# A Gamma function, Bessel function

1. Dec 5, 2017

### LagrangeEuler

I have question regarding gamma function. It is concerning $\Gamma$ function of negative integer arguments.
Is it $\Gamma(-1)=\infty$ or $\displaystyle \lim_{x \to -1}\Gamma(x)=\infty$? So is it $\Gamma(-1)$ defined or it is $\infty$? This question is mainly because of definition of Bessel function
$$J_p(x)=\sum^{\infty}_{n=0}\frac{(-1)^n}{\Gamma(n+1)\Gamma(n+p+1)}(\frac{x}{2})^{2n+p}$$
For example there is relation
$$J_{-p}(x)=(-1)^pJ_p(x)$$
What is happening with $J_{-2}$
$$J_{-2}(x)=\sum^{\infty}_{n=0}\frac{(-1)^n}{\Gamma(n+1)\Gamma(n-1)}(\frac{x}{2})^{2n-2}$$
for term $n=0$?

2. Dec 5, 2017

### Staff: Mentor

The former is a sloppy notation of the latter, which is as well sloppy, because it doesn't tell from which side and the two limits aren't equal.
No.
Yes.

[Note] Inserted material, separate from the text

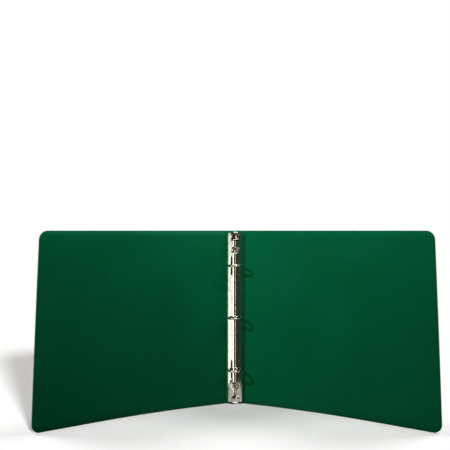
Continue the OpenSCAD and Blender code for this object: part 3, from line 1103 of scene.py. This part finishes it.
class ALBUM_OT_studio(bpy.types.Operator):
    """Builds the white floor, the lamps, the surroundings and the camera"""

    bl_idname = "album.studio"
    bl_label = "Studio"

    def execute(self, context):
        studio = settings()[3]
        floors = self.floors(studio)
        self.surroundings(studio)
        pieces = [o for o in bpy.data.objects if o.type == "MESH" and o not in floors]
        middle, low = (0.02, -0.02, 0.12), (0.0, 0.0, 0.08)
        key = area_lamp("side_softbox", (-0.507, -0.389, 0.506), middle, (0.03, 0.03), studio.key)
        fill = area_lamp("front_softbox", (0.16, -0.33, 0.63), middle, (0.8, 0.08), studio.fill)
        for lamp in (key, fill):
            lamp.visible_glossy = False
            light_only(lamp, "album_pieces", pieces)
        mirrors = [piece for piece in pieces if piece.name not in NOT_MIRRORING]
        for name, place, size, share in STRIPS:
            lamp = area_lamp(name, place, low, size, share * studio.strip)
            lamp.visible_diffuse = False
            light_only(lamp, "mirroring_pieces", mirrors)
        front = sun_lamp("floor_light", (0.37, -0.86, 0.40), studio.front, 6.0)
        light_only(front, "floor_alone", floors)
        for side, sign in SIDES.items():
            above = sun_lamp(f"{side}_top_light", (sign * 0.5, 0.18, 1.0), studio.top / 2, 22.0)
            above.visible_glossy = False
        data = bpy.data.cameras.new("camera")
        data.lens = studio.lens
        camera = bpy.data.objects.new("camera", data)
        camera.location = (-studio.camera_left, -studio.camera_back, studio.camera_height)
        camera.rotation_euler = (math.pi / 2 + studio.camera_tilt, 0, 0)
        bpy.context.collection.objects.link(camera)
        context.scene.camera = camera
        context.scene.view_settings.view_transform = "Standard"
        return {"FINISHED"}

    def floors(self, studio):
        """White floor that keeps the album's shadow; the plating doesn't mirror its front part."""
        material, tree, shader, where = start_finish("white_floor")
        white = blend_colours(
            tree, noise(tree, where, 3.0, 2.0), (0.94, 0.94, 0.94), (0.96, 0.96, 0.96)
        )
        seen = ray_kind(tree, ("Is Camera Ray", "Is Glossy Ray", "Is Transmission Ray"))
        tree.links.new(
            blend_colours(tree, seen, (studio.bounce,) * 3, white), shader.inputs["Base Color"]
        )
        shader.inputs["Roughness"].default_value = 0.9
        shader.inputs["Specular IOR Level"].default_value = 0.1
        floors = []
        for name, side in (("floor", 1), ("front_floor", -1)):
            bm = bmesh.new()
            bmesh.ops.create_grid(bm, x_segments=8, y_segments=8, size=FLOOR_HALF)
            middle = (0, FLOOR_SPLIT + side * FLOOR_HALF, -0.3 * MM)
            bmesh.ops.translate(bm, vec=middle, verts=bm.verts)
            mesh = bpy.data.meshes.new(name)
            bm.to_mesh(mesh)
            bm.free()
            mesh.materials.append(material)
            part = bpy.data.objects.new(name, mesh)
            bpy.context.collection.objects.link(part)
            floors.append(part)
        floors[1].visible_glossy = False
        return floors

    def surroundings(self, studio):
        """White behind the album, and dim all round for the lamps to shape."""
        world = bpy.data.worlds.new("surroundings")
        bpy.context.scene.world = world
        world.use_nodes = True
        tree = world.node_tree
        dim = tree.nodes["Background"]
        dim.inputs["Color"].default_value = (1.0, 0.75, 0.62, 1.0)
        dim.inputs["Strength"].default_value = studio.ambient
        white = tree.nodes.new("ShaderNodeBackground")
        white.inputs["Color"].default_value = (1.0, 1.0, 1.0, 1.0)
        where = tree.nodes.new("ShaderNodeTexCoord").outputs["Generated"]
        split = tree.nodes.new("ShaderNodeSeparateXYZ")
        tree.links.new(where, split.inputs["Vector"])
        behind = spread(tree, split.outputs["Y"], 0.1, 0.5, 0.0, 1.0)
        mirrored = node(tree, "ShaderNodeMath", operation="MULTIPLY")
        tree.links.new(behind, mirrored.inputs[0])
        tree.links.new(ray_kind(tree, ("Is Glossy Ray",)), mirrored.inputs[1])
        seen = node(tree, "ShaderNodeMath", operation="MAXIMUM")
        tree.links.new(mirrored.outputs[0], seen.inputs[0])
        tree.links.new(ray_kind(tree, ("Is Camera Ray", "Is Transmission Ray")), seen.inputs[1])
        mixed = tree.nodes.new("ShaderNodeMixShader")
        tree.links.new(seen.outputs[0], mixed.inputs["Fac"])
        tree.links.new(dim.outputs[0], mixed.inputs[1])
        tree.links.new(white.outputs[0], mixed.inputs[2])
        tree.links.new(mixed.outputs[0], tree.nodes["World Output"].inputs["Surface"])


class ALBUM_PT_panel(bpy.types.Panel):
    """Sidebar panel that lists the album's pieces"""

    bl_idname = "ALBUM_PT_panel"
    bl_label = "Ring Album"
    bl_space_type = "VIEW_3D"
    bl_region_type = "UI"
    bl_category = "Ring Album"

    def draw(self, context):
        for operator in OPERATORS:
            self.layout.operator(operator.bl_idname)
        for group in settings():
            box = self.layout.box()
            for name in group.__annotations__:
                box.prop(group, name)


GROUPS = {
    "album_sheet": SheetSizes,
    "album_mechanism": MechanismSizes,
    "album_finishes": Finishes,
    "album_studio": StudioSettings,
}
OPERATORS = (
    ALBUM_OT_spine,
    ALBUM_OT_creases,
    ALBUM_OT_covers,
    ALBUM_OT_housing,
    ALBUM_OT_rings,
    ALBUM_OT_rivets,
    ALBUM_OT_triggers,
    ALBUM_OT_steelwork,
    ALBUM_OT_studio,
)


def register():
    for cls in (*GROUPS.values(), *OPERATORS, ALBUM_PT_panel):
        bpy.utils.register_class(cls)
    for name, group in GROUPS.items():
        setattr(bpy.types.Scene, name, PointerProperty(type=group))


def unregister():
    for name in GROUPS:
        delattr(bpy.types.Scene, name)
    for cls in reversed((*GROUPS.values(), *OPERATORS, ALBUM_PT_panel)):
        bpy.utils.unregister_class(cls)


def main():
    register()
    for operator in OPERATORS:
        group, name = operator.bl_idname.split(".")
        getattr(getattr(bpy.ops, group), name)()


if __name__ == "__main__":
    main()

And $-\infty$!
One may only conclude, that the expression as a series in terms of the gamma function isn't possible in this case. However, the relation $(*)$ is the way out.

3. Dec 5, 2017

### mathman

https://en.wikipedia.org/wiki/Gamma_function
The above shows a graph of the gamma function, particularly for negative real arguments. At integers ≤ 0, the values are ±∞, depending on which direction x approaches the integer.

4. Dec 6, 2017

### LagrangeEuler

In few books I found, for example
$$J_{-2}(x)=\sum^{\infty}_{n=0}\frac{(-1)^n}{\Gamma(n-1)\Gamma(n+1)} (\frac{x}{2})^{2n-2}=\sum^{\infty}_{n=2}\frac{(-1)^n}{\Gamma(n-1)\Gamma(n+1)} (\frac{x}{2})^{2n-2}$$
and this is like that I took that gama values of negative arguments are $\infty$. Could you give me explanation for this?

5. Dec 6, 2017

### Staff: Mentor

I agree with your impression. It is a simple way to treat the first to summands as if $\Gamma(-1)=\Gamma(0)=\infty$ making them zero. As long as there will be no limit $x \to 0$ or $x=0$ later in the text, this is doable. Otherwise one would have to be more careful, that the two limiting processes don't contradict each other. One could as well define $J_{-2}$ by starting at $n=2$. It all comes down to what is meant by the first equation, the representation of the series itself. What's first: the hen or the egg? All in all it is probably only a matter of how to memorize the definitions or what they are expected to represent. These are the locations, where errors can creep in, because one forgets what has been assumed to justify the notation. Is it sloppy? Probably yes. But is it false, too? Probably not, because there are alternative ways to define the series.